Holden then returned to Bradford, where he had growing industrial, charitable and family interests: the vast Alston works on Thornton Road were founded in 1864.  The French businesses were now managed by his nephews Jonathan Holden (Reims) and Isaac Holden Crothers (Croix).  However, tensions between the two and between them and Isaac’s sons caused problems.  Eventually in 1880 a new agreement put an end to the rivalries.  It left Isaac Holden Crothers as manager of Croix and the “Vieux Anglais”, the original Reims factory, while Jonathan set up another factory in Reims, the “Nouvel Anglais”.

This French connection is one of the most intriguing and unexpected elements of the Holden Papers.  Who would imagine that the archive of a Bradford mill-owning family would be a rich source of information about the tumult of France in the mid 19th century?   However, the letters from Sir Isaac and other family members are full of detail about travel and everyday life and valuable testimony about the impact of political upheaval (Louis-Napoleon’s coup d’etat in 1851) and the Franco-Prussian War.

The French factories continued into the 20th century: Honeyman and Goodman report that the Usine at Reims was destroyed during the Great War, and Croix “ceased production in 1938 and its assets sold to the local Syndicat des Peigneurs”: a combine of local wool combers.

Postcard showing the Temple Anglais, rue Holden, Croix, France (ref. HOL 6/1/3).

Postcard showing the Temple Anglais, rue Holden, Croix, France (ref.
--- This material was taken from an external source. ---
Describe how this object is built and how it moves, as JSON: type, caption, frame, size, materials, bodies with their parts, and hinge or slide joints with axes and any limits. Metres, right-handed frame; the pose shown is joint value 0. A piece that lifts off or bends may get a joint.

HOL 6/1/3).  The firm built Protestant places of worship for their English workers.

The Holdens were not purely concerned with profit from their French firms.  They took a paternalistic, philanthropic approach, rooted in their Methodist beliefs, providing work, training, new buildings and opportunities for religious and social improvement: “our business is a great good to France”, Isaac wrote in 1851.
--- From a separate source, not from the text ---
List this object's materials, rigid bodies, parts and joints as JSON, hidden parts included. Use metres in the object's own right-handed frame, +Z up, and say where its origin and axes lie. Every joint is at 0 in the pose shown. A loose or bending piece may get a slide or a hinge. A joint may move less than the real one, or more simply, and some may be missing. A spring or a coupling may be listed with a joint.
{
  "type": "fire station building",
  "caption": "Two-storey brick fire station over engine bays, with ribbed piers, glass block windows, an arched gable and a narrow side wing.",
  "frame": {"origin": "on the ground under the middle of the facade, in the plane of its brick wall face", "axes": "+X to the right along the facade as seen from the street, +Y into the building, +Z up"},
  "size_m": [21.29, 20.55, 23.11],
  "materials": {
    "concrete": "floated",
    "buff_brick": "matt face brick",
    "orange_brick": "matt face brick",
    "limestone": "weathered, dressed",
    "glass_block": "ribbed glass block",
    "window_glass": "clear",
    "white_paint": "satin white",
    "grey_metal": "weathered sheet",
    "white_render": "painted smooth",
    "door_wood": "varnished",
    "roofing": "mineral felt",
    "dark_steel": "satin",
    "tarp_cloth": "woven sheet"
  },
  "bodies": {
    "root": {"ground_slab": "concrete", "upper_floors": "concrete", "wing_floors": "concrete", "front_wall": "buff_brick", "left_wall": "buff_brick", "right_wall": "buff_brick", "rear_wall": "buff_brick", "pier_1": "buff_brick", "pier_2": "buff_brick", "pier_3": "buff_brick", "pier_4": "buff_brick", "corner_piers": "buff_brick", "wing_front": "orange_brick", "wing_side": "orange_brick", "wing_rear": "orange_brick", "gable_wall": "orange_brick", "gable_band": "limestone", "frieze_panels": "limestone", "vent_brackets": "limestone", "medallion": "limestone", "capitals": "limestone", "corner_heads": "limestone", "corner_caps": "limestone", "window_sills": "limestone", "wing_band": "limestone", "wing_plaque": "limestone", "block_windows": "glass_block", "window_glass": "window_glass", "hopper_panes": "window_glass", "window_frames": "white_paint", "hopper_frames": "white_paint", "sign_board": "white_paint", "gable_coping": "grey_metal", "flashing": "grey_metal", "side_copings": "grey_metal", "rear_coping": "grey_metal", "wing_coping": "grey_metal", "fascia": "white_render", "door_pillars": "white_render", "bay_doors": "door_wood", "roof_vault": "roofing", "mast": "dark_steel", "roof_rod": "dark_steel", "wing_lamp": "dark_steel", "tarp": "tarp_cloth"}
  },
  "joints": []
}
The Holdens’ philanthropy is still remembered in Croix and Reims.  Witness for instance this, from the short history of Croix on the municipal website: “Retracer l’histoire de Croix, c’est aussi évoquer la mémoire d’Isaac Holden”, because of the significance of the works’ contribution to the development of the town.  Croix boasts a Rue Isaac Holden Crothers and a car park: Parking Isaac Holden!

In Reims, Jonathan Holden founded the first public library (which still bears his name) in 1887.  He too is commemorated in the cityscape with the Rue Jonathan Holden.  I was delighted to discover that Isaac Holden was the founder and first president of the Bicycle Club Rémois, set up in July 1880.  I will be following this up: links between our archives and cycling in France are of particular interest this year!

Note on sources: I am again indebted to the study of the French firms by Honeyman and Goodman, where much more detail about the processes and finances of the firms can be found.


62. “A Controverted and Debated Question”: Mr Holden, Mr Lister, and the Square Motion Combing Machine

Front cover of The Square Motion Combing Machine, letters by Holden and Lister (ref HOL 5/2)

Front cover of The Square Motion Combing Machine, reprinting letters by Holden and Lister (ref HOL 5/2)

This little pamphlet tells the story of a bitter dispute between two Grand Old Men of Victorian Bradford: Sir Isaac Holden and Samuel Cunliffe Lister (Lord Masham).  It reprints letters written by the two men during the 1870s to the Bradford Observer and other local newspapers arguing about the origin of the “square-motion” wool comb, following “some reflections by Mr Lister upon Mr Holden in a letter during the County Election of 1872”.  The pamphlet was printed at Holden’s instigation circa 1887 when the argument flared up again.

We already met Isaac Holden, courting his second wife Sarah during the late 1840s.  At this time, Holden linked up with Lister, a successful inventor and industrialist to develop a commercially viable wool comb, an innovation which had so far eluded inventors.

Detail of the 1848 Memorandum of Agreement between Holden and Lister (HOL 1/4/2)

Detail of the 1848 Memorandum of Agreement between Holden of Bradford and Lister of Manningham, in which they agree to have equal shares in the profits of the French wool combing enterprise(HOL 1/4/2)

Lister filed a patent for what became the square-motion wool comb and the two set up a partnership agreement for an enterprise in France which would use and improve the new comb, Lister supplying capital and machines, Holden dedicating his time to running the business.  The first factory at St Denis was followed by others at Croix and Rheims; the original design was perfected and patented; great profits were made, setting the foundation of Sir Isaac’s immense wealth.  However, the business relationship was never easy.  In 1858, Holden bought Lister out for £74,000.  For the rest of their lives, they would continue to argue about the origins of the square-motion comb and what had really happened between them during the 1840s and 1850s.

The letters in the pamphlet show how public, painful, personal and bitter the dispute became.  Holden argued he had developed square motion before he formed links with Lister, Lister insisted that Holden was just a book-keeper whom he had used to run the French enterprise, too ignorant of the mechanics of wool-combing to invent the machine, and that a patent was more than an idea.

The Holden Papers contain a wealth of correspondence, legal and business papers  shedding light on the complex issues involved.   They include the original partnership agreement of 1848, many of the important letters referred to by Lister and Holden in their arguments, press cuttings (including letters reprinted in the pamphlet), and notes made by Holden.

(I’ve simplified the story of the technical innovations of Holden and Lister and the various patents and legal issues involved:  Technology and Enterprise by Honeyman and Goodman offers a useful introduction and is widely available in academic libraries).